With an increasing number of investors thinking that a more dovish turn from central banks is probably around the corner, despite several US Federal Reserve (Fed) members this week re-iterating its chair Jerome Powell’s comments that inflation may last “quite a bit of time” and that more rate hikes are needed to bring it down, especially if the US labour market remains strong, investors this week once again bought any short-term weakness in global equity indices.
They also did so with the backdrop of a probable soft landing for the US economy, stronger than originally anticipated growth in China, while focusing on the word “disinflation” which the Fed has now used several times in its speeches and comments.
Having said that, many institutional investors and hedge funds are hedging their bets as they still see the risk of the October-to-February advance eventually turning out to be a large bear market rally with more pain to come.
This is reflected by the total number of puts traded on the Euro Stoxx 50 which was triple that of the number of calls this week, a relatively rare occurrence.
Since overall positioning in equities remains low with most long-only funds still defensively positioned, they may be tempted to catch up when declines are seen, which is a good reason why markets could keep rising over the coming weeks and even months.

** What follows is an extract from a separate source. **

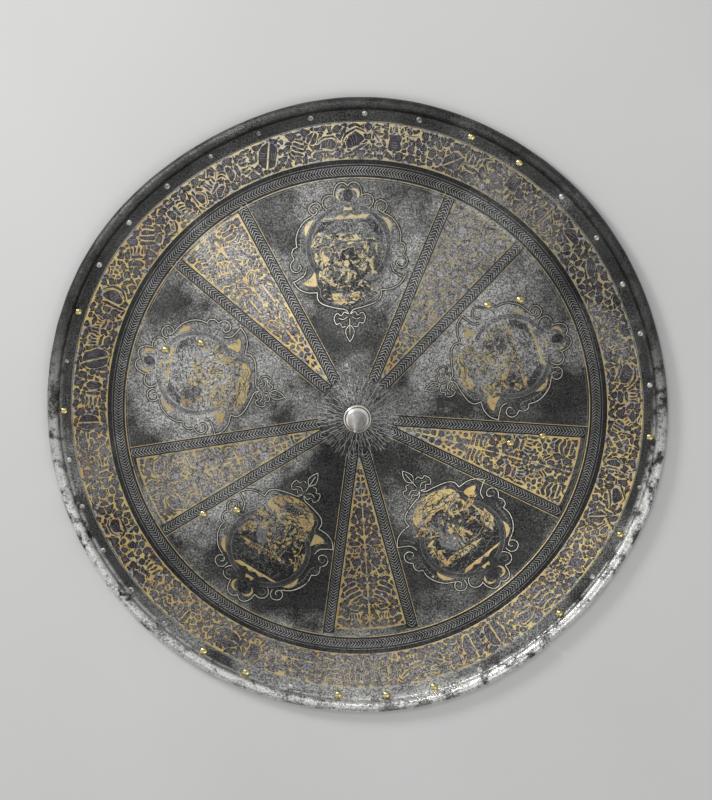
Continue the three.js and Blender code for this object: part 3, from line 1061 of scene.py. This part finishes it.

According to Refinitiv, European equity funds led money inflows for the first time in several months in the week ended Feb. 1 with European equity funds securing net inflows of $6.35 billion in the week, continuing their strong showing this year and pushing European equity indices higher.
Furthermore, according to the American Association of Individual Investors (AAII) weekly survey, for the first time in over a year, the US Investor Bull-Bear Spread has risen to net bullish with it hitting levels last seen in October 2021.
The survey acts as a contrary indicator at bullish and bearish extremes, like it did in September when its multi-year low was follows by the current October-to-February advance. Though now in positive territory, it is still a long way from a possible bullish extreme.
Having said that, if next week’s US consumer price inflation (CPI) data were to disappoint and worries about a possible global recession rear its head again, equity markets may swiftly come off this year’s lofty heights.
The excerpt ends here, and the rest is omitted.